In 1963, as Commissioner Karachi, I had the honour of receiving Prime Minister Chou Enlai on behalf of the Government of Pakistan. He was on his way to attend the Algiers’s conference and broke his journey in Karachi for four hours. I took full advantage of this unique opportunity and engaged him in conversation. Prime Minister Enlai very graciously encouraged me to ask any questions. We talked about the Long March, the Vietnam War and the Algerian war of independence. His words are still ringing in my ears, “all of us, Vietnamese, Algerians and Chinese had to fight for our liberation. Armed struggle was the only solution, the only way to secure liberation from imperialist powers”. Since then, next door Afghans, with no organized army, no air force, and the entire world against them, have secured their liberation from a super power through armed struggle lasting for about for 20 years. Why should Kashmir be an exception?

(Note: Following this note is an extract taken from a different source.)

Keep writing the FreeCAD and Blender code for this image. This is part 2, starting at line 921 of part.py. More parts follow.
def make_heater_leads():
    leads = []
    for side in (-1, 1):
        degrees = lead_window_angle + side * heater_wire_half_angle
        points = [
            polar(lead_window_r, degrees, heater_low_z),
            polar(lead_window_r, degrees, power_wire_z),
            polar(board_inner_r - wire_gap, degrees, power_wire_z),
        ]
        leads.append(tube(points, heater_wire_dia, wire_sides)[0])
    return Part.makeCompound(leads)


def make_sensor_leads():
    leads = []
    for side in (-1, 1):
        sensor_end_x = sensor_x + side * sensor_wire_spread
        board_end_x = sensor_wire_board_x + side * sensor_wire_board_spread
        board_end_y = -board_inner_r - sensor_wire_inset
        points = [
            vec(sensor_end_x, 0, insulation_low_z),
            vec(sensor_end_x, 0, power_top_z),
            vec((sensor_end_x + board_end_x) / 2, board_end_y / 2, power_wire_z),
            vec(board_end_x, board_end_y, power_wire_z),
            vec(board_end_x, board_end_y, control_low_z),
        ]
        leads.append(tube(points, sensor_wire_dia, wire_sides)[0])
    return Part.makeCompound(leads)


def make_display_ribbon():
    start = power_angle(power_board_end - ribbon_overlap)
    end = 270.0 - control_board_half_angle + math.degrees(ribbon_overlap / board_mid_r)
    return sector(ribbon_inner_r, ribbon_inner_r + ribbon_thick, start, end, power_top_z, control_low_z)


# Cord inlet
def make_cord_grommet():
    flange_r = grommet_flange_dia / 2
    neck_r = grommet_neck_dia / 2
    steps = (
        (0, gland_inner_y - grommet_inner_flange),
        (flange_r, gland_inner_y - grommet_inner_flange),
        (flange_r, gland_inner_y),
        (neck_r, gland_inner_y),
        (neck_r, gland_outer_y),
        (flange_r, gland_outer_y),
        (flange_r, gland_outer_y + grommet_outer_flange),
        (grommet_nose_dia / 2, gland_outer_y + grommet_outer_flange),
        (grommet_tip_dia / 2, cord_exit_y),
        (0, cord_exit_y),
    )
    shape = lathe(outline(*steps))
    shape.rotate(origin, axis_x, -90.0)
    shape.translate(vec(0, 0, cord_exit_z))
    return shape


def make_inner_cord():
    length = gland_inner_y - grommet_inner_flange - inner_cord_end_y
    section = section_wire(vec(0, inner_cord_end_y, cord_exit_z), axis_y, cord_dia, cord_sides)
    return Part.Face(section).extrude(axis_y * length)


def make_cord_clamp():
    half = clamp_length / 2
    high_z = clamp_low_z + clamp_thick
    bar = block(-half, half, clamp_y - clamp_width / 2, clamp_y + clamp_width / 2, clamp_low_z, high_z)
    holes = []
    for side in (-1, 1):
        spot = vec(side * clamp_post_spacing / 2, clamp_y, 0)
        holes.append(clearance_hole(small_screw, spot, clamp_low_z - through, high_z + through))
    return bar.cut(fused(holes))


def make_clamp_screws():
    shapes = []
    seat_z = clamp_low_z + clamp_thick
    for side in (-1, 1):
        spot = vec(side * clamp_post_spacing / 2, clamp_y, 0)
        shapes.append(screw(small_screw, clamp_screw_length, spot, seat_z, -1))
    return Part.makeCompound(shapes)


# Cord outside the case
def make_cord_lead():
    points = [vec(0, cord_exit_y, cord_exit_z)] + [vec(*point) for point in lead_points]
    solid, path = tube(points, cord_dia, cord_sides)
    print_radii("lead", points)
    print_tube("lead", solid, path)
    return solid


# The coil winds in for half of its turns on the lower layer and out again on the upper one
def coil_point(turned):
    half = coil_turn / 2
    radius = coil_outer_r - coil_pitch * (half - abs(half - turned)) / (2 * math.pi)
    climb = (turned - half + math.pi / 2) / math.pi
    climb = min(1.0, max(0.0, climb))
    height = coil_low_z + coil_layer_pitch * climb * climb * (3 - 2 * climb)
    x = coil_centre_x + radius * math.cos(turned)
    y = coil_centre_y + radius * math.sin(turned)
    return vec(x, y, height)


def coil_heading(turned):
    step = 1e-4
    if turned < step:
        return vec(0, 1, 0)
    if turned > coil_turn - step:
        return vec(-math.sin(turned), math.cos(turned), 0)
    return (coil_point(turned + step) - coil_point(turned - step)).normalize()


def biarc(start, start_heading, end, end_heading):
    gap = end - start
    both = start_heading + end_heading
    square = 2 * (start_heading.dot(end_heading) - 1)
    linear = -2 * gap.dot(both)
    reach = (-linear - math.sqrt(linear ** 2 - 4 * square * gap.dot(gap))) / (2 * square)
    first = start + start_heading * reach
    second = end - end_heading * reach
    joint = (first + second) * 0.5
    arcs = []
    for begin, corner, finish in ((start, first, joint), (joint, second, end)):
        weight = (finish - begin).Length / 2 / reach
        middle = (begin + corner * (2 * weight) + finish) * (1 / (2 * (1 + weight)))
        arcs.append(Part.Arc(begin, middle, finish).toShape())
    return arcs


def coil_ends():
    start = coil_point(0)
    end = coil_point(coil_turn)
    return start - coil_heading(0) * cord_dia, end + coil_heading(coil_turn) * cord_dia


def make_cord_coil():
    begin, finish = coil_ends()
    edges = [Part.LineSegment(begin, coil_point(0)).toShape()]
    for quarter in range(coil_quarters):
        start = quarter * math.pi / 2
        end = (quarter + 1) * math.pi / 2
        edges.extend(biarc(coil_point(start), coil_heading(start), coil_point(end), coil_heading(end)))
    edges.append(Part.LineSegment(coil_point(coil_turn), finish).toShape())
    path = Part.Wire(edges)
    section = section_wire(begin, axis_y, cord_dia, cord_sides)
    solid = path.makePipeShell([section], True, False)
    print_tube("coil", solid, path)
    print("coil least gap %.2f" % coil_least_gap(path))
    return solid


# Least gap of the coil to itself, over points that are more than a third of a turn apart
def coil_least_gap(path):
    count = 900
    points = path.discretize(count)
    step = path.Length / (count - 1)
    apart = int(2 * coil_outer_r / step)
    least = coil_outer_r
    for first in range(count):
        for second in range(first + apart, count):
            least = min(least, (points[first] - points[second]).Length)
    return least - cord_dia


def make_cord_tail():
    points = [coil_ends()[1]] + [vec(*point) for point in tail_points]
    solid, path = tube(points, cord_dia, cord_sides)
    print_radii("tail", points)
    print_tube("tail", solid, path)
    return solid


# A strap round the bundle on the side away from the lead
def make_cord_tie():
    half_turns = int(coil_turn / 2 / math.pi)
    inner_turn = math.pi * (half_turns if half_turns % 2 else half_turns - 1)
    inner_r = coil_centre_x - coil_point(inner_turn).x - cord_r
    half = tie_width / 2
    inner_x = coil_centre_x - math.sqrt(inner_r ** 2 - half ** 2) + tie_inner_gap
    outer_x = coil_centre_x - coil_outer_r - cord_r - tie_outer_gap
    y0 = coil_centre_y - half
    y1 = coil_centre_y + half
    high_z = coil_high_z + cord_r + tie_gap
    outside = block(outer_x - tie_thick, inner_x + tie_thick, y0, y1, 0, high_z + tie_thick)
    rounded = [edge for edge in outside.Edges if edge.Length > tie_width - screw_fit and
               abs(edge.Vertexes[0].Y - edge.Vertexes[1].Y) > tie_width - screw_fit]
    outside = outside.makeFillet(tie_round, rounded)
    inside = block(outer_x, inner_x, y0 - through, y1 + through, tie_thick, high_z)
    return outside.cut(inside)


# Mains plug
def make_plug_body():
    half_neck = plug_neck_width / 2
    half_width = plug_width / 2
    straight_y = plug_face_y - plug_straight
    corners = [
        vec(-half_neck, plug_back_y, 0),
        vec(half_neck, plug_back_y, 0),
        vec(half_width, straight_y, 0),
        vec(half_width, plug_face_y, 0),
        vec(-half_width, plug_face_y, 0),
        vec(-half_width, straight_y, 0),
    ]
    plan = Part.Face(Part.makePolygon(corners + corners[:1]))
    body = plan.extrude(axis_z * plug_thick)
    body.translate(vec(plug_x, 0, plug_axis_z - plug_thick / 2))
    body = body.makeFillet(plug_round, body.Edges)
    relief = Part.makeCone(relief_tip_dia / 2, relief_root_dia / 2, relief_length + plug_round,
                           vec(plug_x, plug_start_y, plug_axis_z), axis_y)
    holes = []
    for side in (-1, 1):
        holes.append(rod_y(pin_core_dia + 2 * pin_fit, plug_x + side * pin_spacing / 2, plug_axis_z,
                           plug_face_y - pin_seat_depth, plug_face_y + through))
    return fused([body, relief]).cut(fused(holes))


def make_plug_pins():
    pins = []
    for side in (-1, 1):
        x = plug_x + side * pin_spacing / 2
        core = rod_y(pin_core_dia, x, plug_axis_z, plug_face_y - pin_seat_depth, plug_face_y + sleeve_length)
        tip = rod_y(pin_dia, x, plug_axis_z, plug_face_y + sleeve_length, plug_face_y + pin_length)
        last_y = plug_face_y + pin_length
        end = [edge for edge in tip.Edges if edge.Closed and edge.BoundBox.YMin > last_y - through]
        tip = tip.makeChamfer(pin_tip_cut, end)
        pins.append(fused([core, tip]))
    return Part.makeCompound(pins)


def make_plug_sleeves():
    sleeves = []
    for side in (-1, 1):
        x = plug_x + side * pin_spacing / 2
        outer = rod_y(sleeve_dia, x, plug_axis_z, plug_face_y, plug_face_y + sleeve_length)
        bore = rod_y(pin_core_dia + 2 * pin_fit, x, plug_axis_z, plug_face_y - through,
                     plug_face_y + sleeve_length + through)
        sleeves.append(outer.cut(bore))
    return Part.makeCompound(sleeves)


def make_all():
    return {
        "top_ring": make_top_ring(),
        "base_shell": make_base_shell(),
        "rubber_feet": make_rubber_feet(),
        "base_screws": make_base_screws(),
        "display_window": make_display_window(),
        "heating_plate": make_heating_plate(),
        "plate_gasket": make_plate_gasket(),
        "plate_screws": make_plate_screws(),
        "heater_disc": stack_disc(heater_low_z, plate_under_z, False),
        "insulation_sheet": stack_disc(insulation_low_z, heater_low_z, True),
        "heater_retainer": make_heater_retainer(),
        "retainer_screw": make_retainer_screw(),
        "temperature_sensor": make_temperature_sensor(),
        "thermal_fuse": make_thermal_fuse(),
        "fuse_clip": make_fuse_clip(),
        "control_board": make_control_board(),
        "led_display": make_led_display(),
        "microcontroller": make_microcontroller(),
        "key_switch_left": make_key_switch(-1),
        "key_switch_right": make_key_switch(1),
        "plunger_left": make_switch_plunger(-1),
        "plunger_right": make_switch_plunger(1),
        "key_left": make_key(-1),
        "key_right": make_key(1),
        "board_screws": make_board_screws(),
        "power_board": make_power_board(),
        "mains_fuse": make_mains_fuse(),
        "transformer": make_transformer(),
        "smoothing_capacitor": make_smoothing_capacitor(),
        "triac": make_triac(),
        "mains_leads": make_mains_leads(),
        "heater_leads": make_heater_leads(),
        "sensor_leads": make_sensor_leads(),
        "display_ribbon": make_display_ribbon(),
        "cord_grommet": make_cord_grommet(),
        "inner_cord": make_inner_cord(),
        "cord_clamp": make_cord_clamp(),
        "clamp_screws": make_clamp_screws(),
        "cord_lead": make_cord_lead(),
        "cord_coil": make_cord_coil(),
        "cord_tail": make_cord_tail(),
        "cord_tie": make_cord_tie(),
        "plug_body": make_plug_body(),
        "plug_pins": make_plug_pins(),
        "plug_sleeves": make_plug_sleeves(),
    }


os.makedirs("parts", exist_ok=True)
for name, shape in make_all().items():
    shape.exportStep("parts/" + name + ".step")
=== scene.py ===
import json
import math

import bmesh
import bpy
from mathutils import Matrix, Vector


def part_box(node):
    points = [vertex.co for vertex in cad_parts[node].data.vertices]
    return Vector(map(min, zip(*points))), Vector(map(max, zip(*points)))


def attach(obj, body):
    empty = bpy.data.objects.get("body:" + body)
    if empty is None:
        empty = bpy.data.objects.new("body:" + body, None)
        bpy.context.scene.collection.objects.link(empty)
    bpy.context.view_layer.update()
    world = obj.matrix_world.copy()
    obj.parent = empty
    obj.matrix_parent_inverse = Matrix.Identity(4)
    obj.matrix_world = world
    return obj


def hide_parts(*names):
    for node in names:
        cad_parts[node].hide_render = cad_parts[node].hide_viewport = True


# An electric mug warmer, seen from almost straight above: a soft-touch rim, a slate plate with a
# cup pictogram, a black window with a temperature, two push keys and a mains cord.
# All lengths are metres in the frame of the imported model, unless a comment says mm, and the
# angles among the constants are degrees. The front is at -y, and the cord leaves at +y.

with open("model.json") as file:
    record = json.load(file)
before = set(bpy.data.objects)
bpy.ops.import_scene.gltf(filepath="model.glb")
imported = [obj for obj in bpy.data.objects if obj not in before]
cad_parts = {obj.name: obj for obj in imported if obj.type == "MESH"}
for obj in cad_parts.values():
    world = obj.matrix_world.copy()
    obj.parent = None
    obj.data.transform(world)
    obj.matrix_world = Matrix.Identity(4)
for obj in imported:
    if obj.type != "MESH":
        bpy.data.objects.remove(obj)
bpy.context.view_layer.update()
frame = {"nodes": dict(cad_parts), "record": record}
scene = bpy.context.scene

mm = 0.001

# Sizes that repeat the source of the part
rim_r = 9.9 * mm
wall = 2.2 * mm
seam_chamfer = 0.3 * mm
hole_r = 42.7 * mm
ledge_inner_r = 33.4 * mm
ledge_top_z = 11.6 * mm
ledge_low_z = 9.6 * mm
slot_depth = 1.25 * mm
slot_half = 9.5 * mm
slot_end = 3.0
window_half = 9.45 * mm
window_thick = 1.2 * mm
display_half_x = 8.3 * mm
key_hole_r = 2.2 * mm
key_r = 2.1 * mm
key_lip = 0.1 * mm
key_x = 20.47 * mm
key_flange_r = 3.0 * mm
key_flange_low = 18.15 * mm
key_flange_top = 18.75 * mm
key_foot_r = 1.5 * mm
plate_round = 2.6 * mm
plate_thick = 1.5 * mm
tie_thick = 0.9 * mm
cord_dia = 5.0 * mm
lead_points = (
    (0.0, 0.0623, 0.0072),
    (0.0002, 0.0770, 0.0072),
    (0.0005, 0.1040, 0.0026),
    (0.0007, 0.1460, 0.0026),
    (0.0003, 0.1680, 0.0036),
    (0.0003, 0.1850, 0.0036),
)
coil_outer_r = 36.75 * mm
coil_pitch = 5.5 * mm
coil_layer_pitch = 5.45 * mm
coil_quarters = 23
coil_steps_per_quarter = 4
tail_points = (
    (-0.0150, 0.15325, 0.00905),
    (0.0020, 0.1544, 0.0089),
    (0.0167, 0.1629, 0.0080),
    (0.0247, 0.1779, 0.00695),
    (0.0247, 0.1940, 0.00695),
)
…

Non-violent, passive resistance by Kashmiris over a period of 70 years has been a failure, although very costly. Statuesque remains unchanged. Kashmir has been swallowed up and is now part of the Indian union. Today Indian government is not prepared to give up Kashmir. No responsible section of Indian opinion is prepared to consider any settlement of the Kashmir dispute which entails giving up the whole or any part of Kashmir. The West is insensitive to the suffering of the Kashmiris and is disinclined to take any effective action against the Indian usurper. The Security Council Resolutions remain unimplemented. Kashmiris have exhausted all legal and political options during the last 70 years. It is high time Kashmiris took up arms to take back their country. Armed struggle is the only option.